Set problem ▸ Find the word "slide" in the records below. List each line containing it.

Rows ▸

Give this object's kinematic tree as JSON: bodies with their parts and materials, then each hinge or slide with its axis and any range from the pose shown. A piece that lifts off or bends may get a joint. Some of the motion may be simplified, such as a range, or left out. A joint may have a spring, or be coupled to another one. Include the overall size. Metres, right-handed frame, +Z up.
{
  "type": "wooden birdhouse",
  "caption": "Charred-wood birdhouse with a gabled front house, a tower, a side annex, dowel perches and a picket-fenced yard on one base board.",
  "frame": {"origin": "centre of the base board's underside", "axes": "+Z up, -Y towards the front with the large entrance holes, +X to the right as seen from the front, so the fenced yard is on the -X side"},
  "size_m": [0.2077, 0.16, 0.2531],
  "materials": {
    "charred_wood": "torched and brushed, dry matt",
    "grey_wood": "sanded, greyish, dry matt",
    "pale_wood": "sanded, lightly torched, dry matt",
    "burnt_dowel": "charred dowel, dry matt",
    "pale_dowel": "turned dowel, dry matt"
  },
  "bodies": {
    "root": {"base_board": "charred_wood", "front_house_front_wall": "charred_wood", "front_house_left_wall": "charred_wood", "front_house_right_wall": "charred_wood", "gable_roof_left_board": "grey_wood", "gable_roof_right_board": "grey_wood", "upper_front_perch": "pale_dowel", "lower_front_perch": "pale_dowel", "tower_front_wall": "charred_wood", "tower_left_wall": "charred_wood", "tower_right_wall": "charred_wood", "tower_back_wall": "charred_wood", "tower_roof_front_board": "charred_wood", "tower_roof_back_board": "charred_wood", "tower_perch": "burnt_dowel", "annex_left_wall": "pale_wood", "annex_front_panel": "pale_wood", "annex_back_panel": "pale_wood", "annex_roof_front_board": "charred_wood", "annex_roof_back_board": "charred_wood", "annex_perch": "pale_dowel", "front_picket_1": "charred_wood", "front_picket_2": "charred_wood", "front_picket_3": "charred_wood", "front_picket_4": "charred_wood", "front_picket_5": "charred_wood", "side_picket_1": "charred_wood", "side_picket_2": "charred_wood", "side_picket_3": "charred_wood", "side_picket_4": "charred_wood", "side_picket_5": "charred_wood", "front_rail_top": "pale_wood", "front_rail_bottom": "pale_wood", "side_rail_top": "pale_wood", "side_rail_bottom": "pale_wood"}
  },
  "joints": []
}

==

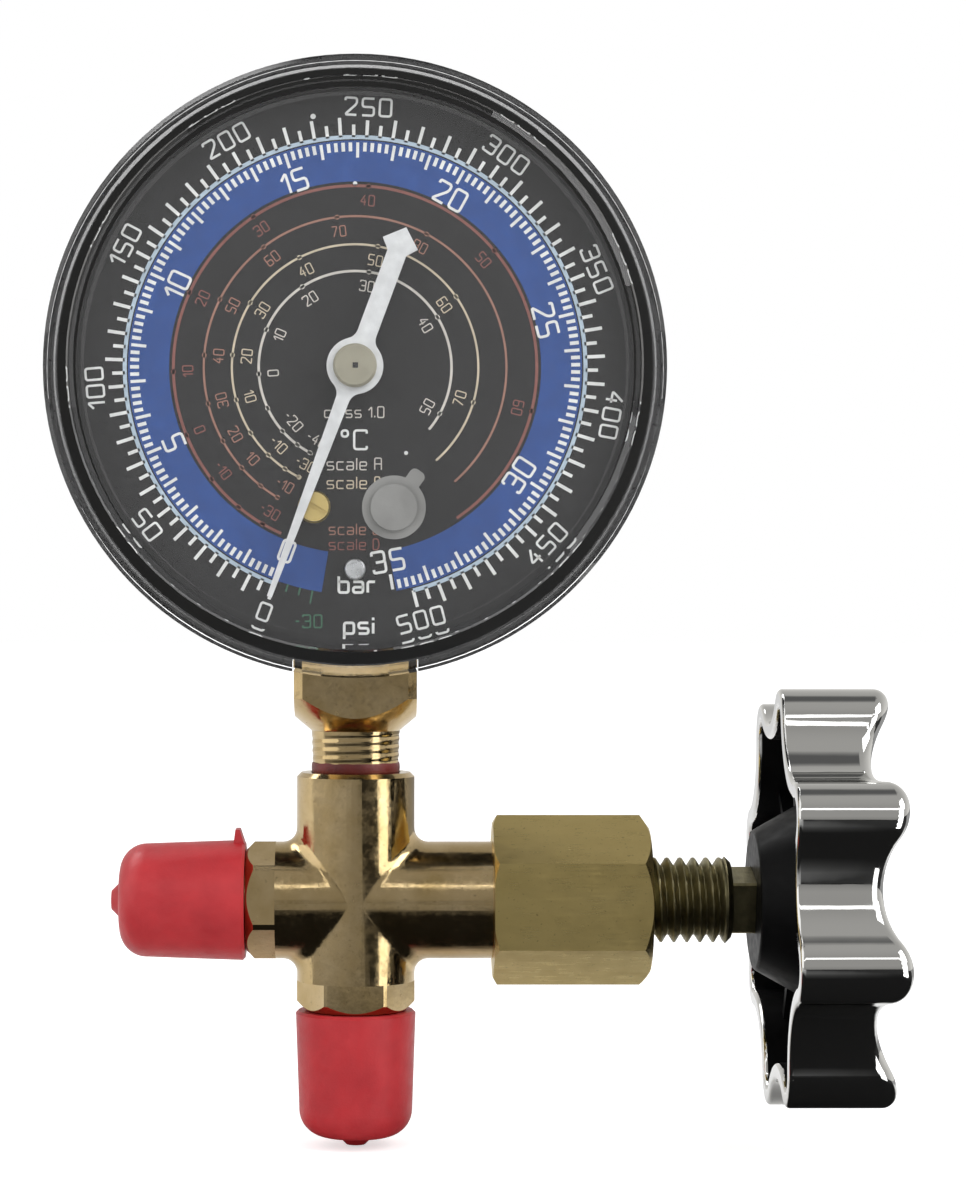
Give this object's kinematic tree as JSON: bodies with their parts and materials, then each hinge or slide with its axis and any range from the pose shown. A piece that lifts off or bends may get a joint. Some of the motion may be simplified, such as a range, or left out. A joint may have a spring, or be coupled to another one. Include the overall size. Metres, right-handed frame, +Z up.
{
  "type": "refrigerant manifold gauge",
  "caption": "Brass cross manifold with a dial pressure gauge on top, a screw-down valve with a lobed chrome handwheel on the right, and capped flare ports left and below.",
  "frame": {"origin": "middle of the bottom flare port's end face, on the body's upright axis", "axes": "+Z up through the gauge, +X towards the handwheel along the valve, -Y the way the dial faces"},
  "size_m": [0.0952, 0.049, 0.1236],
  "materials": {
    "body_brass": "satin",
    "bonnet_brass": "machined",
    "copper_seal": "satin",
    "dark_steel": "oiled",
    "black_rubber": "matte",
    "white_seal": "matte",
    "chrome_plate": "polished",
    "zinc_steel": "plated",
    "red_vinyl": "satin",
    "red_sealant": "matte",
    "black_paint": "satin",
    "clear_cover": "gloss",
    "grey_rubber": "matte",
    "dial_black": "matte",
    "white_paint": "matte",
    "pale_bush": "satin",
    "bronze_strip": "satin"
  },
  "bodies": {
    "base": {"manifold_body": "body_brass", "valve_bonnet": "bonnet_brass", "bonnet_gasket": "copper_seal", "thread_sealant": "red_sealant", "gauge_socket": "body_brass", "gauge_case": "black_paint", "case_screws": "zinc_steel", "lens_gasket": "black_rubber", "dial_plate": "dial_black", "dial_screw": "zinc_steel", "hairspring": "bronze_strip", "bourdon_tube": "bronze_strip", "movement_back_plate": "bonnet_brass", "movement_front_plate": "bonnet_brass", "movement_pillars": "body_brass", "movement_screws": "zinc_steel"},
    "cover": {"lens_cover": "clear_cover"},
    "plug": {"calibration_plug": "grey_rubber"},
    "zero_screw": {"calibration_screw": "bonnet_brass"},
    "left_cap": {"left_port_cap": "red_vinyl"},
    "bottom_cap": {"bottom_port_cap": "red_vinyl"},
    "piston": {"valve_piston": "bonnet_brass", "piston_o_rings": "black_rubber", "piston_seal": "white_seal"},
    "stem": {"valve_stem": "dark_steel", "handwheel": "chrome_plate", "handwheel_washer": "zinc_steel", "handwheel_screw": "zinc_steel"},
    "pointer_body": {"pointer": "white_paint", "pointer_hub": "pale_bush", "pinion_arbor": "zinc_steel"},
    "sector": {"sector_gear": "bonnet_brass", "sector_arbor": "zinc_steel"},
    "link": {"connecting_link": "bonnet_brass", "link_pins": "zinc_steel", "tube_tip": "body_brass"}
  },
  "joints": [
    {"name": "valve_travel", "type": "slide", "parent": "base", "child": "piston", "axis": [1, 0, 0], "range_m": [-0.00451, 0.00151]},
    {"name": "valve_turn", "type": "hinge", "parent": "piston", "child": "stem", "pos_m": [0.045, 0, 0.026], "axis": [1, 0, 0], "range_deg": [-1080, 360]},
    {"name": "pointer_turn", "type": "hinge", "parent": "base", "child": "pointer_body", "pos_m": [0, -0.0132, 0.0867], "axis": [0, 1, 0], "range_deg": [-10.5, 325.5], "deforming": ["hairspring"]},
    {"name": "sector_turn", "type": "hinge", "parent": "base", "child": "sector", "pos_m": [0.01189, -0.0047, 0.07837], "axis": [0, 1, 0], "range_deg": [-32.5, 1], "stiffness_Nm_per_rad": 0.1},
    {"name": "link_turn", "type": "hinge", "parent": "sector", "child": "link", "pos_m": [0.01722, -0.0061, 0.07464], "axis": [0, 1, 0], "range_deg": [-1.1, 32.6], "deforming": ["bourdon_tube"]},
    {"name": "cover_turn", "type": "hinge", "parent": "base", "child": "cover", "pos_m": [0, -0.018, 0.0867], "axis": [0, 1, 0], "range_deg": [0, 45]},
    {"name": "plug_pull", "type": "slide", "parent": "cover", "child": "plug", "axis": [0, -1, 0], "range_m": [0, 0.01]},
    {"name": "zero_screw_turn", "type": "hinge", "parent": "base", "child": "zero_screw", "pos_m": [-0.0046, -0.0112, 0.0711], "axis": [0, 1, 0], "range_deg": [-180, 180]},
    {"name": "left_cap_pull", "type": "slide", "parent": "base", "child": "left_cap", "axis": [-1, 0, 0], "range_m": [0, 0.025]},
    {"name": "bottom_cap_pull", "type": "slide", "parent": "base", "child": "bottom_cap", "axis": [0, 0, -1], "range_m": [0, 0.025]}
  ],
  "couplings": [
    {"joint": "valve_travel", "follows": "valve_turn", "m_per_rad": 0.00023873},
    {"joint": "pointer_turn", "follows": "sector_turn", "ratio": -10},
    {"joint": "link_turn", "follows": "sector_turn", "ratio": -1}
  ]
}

Response to this task ▸
Give this object's kinematic tree as JSON: bodies with their parts and materials, then each hinge or slide with its axis and any range from the pose shown. A piece that lifts off or bends may get a joint. Some of the motion may be simplified, such as a range, or left out. A joint may have a spring, or be coupled to another one. Include the overall size. Metres, right-handed frame, +Z up.
Give this object's kinematic tree as JSON: bodies with their parts and materials, then each hinge or slide with its axis and any range from the pose shown. A piece that lifts off or bends may get a joint. Some of the motion may be simplified, such as a range, or left out. A joint may have a spring, or be coupled to another one. Include the overall size. Metres, right-handed frame, +Z up.
    {"name": "valve_travel", "type": "slide", "parent": "base", "child": "piston", "axis": [1, 0, 0], "range_m": [-0.00451, 0.00151]},
    {"name": "plug_pull", "type": "slide", "parent": "cover", "child": "plug", "axis": [0, -1, 0], "range_m": [0, 0.01]},
    {"name": "left_cap_pull", "type": "slide", "parent": "base", "child": "left_cap", "axis": [-1, 0, 0], "range_m": [0, 0.025]},
    {"name": "bottom_cap_pull", "type": "slide", "parent": "base", "child": "bottom_cap", "axis": [0, 0, -1], "range_m": [0, 0.025]}